Р О Ж Д Е С Т В О

Весной 1998 года, в Екатеринбурге на прокуренной кухне я услышала эти песни впервые.
 
Я выжду начала осенней поры
И двинусь в свой дом на вершине горы.
Вина и съестного с собой наберу
И выставлю стол под сосною.
Прилягу на солнце в густую траву
И всех, кого вспомню, к себе призову,
А если кого-то забуду опять,
Пусть явятся сами собою
В мой Дом На Вершине Горы,
Дом На Вершине Горы,
Где солнце встаёт из дальних болот
И светит весь день до заката…

Нальём мы, и выпьем, и снова нальём,
И песен хороших немало споём,
И звёзды с луною придут заглянуть
На наш затянувшийся ужин.
И сбросим с обрыва неверных друзей,
Фригидных красавиц, продажных судей,
Наследников крови, торговцев судьбой
И всех, кто нам больше не нужен,
И уйдём на Вершину Горы…
 
Я снова вернусь к своим старым стихам,
Отдам глобализм молодым дуракам,
Продам свою смерть за “Пинк Флойда” стакан –
Стакана надолго хватает.
И вновь буду видеть счастливые сны,
И ждать утром – ночи, а ночью – весны,
И пусть косяками крылатых коней
Лишь добрые вести влетают
В мой Дом на Вершине Горы…
 
“Чья песня?” — “Печкина, из Питера, была такая группа РОЖДЕСТВО”.
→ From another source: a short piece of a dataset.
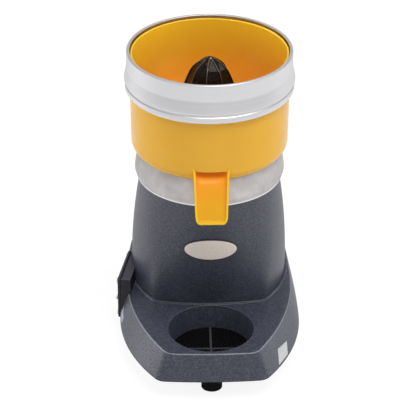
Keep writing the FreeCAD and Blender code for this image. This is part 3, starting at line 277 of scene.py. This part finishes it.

Потом были Ролевые Игрушки, где у костров по ночам поются (кроме редких проблесков песен, соответствующих времени-месту, по которым игра), всё подряд – и “бардятина”, и толкинутые “переделки” разного качества, и рок.
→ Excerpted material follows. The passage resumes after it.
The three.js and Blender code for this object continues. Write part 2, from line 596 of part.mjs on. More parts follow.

Песни Печкина пел Браин, “большой брат” нашего Эльфище из Петербурга. Припев подпевали все:
 
Сколько вас вокруг –
Тех, кому я нужен!
Я разрываю круг,
Что судьбой был сужен.
Тучи я прорвал,
Как весенний дождик.
Я с судьбой играл –
Всё, не буду больше!
Всё, оставьте меня – я никуда не иду,
Всё! Оставьте меня – я никуда не иду!

Я всё падал вниз,
И вот – вышел к свету,
Всё смотрел : карниз,
И вот карниза нету.
Пусть куют закон,
Пусть меняют платье,
Всё, я вышел вон,
Меня не достать вам,
Всё, оставьте меня! Я никуда не иду.
 
Белый потолок,
Кафельные стены:
Дом для тех, кто смог
Вырваться из плена.
Мы запрём засов,
Будем веселиться:
Нет для нас дворцов –
Есть для нас больница!
Всё, оставьте нас – мы никуда не идём,
Оставьте нас, мы никуда не идём,
Всё!
 
Сам вдохновитель РОЖДЕСТВА Степан Маркелович Печкин к тому времени перебрался на жительство в Израиль. Там появились жена, ребёнок и перестали писаться песни.
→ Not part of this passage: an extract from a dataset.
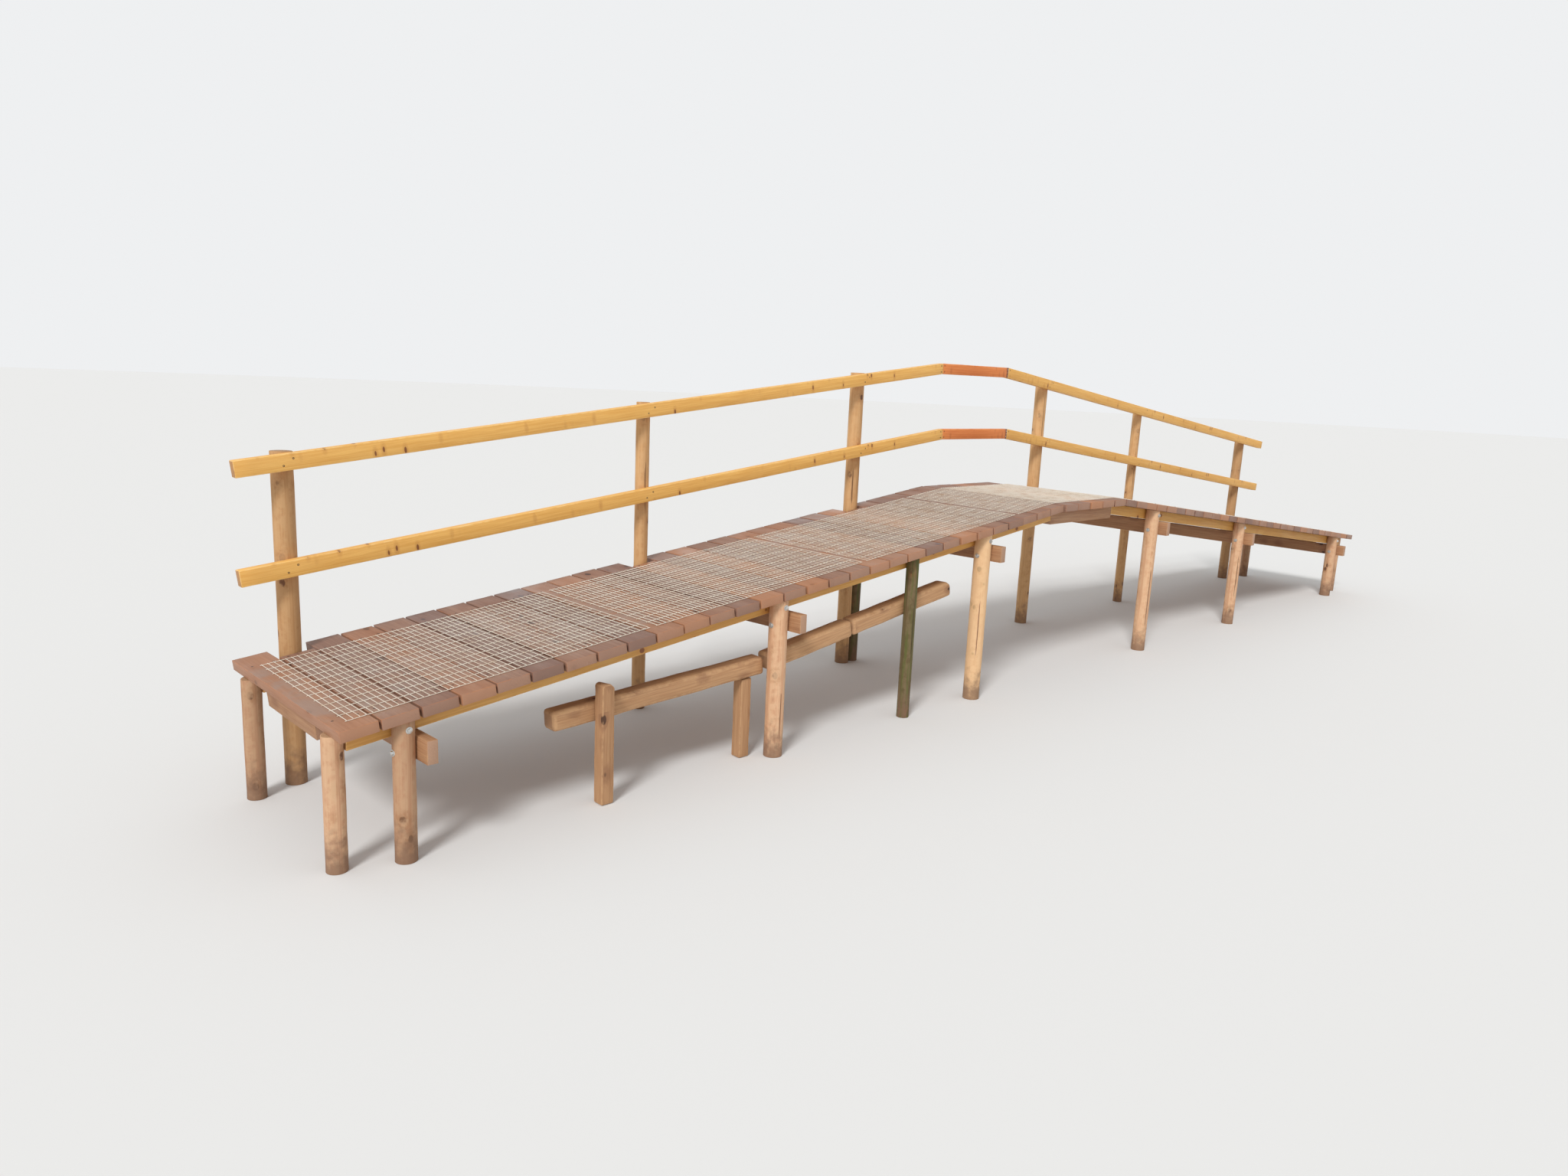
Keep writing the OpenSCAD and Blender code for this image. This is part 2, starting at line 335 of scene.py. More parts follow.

А “пик” РОЖДЕСТВА был 10 лет назад. Песни, концерты, квартирники. Собрались вместе очень хорошие музыканты и “друзья по жизни”. “Рядом и вместе” существовало несколько проектов, часто на концерте после выступления РОЖДЕСТВА, например, объявлялась следующей ПТИЦА СИ, к микрофону выходила Кэти Тренд, Печкин садился за клавиши, состав остальных музыкантов менялся частично или оставался тем же (Тони Бредов играл на басу “везде”).
Играли “для кайфа, для друзей, для себя”, никаких студийных записей не делали, квартирники и концерты записывались, конечно, не очень чисто, и кассеты эти имели (и имеют) хождение только в узком кругу друзей, а печкинские песни можно услышать в Екатеринбурге, Орске или где-нибудь в Сибири.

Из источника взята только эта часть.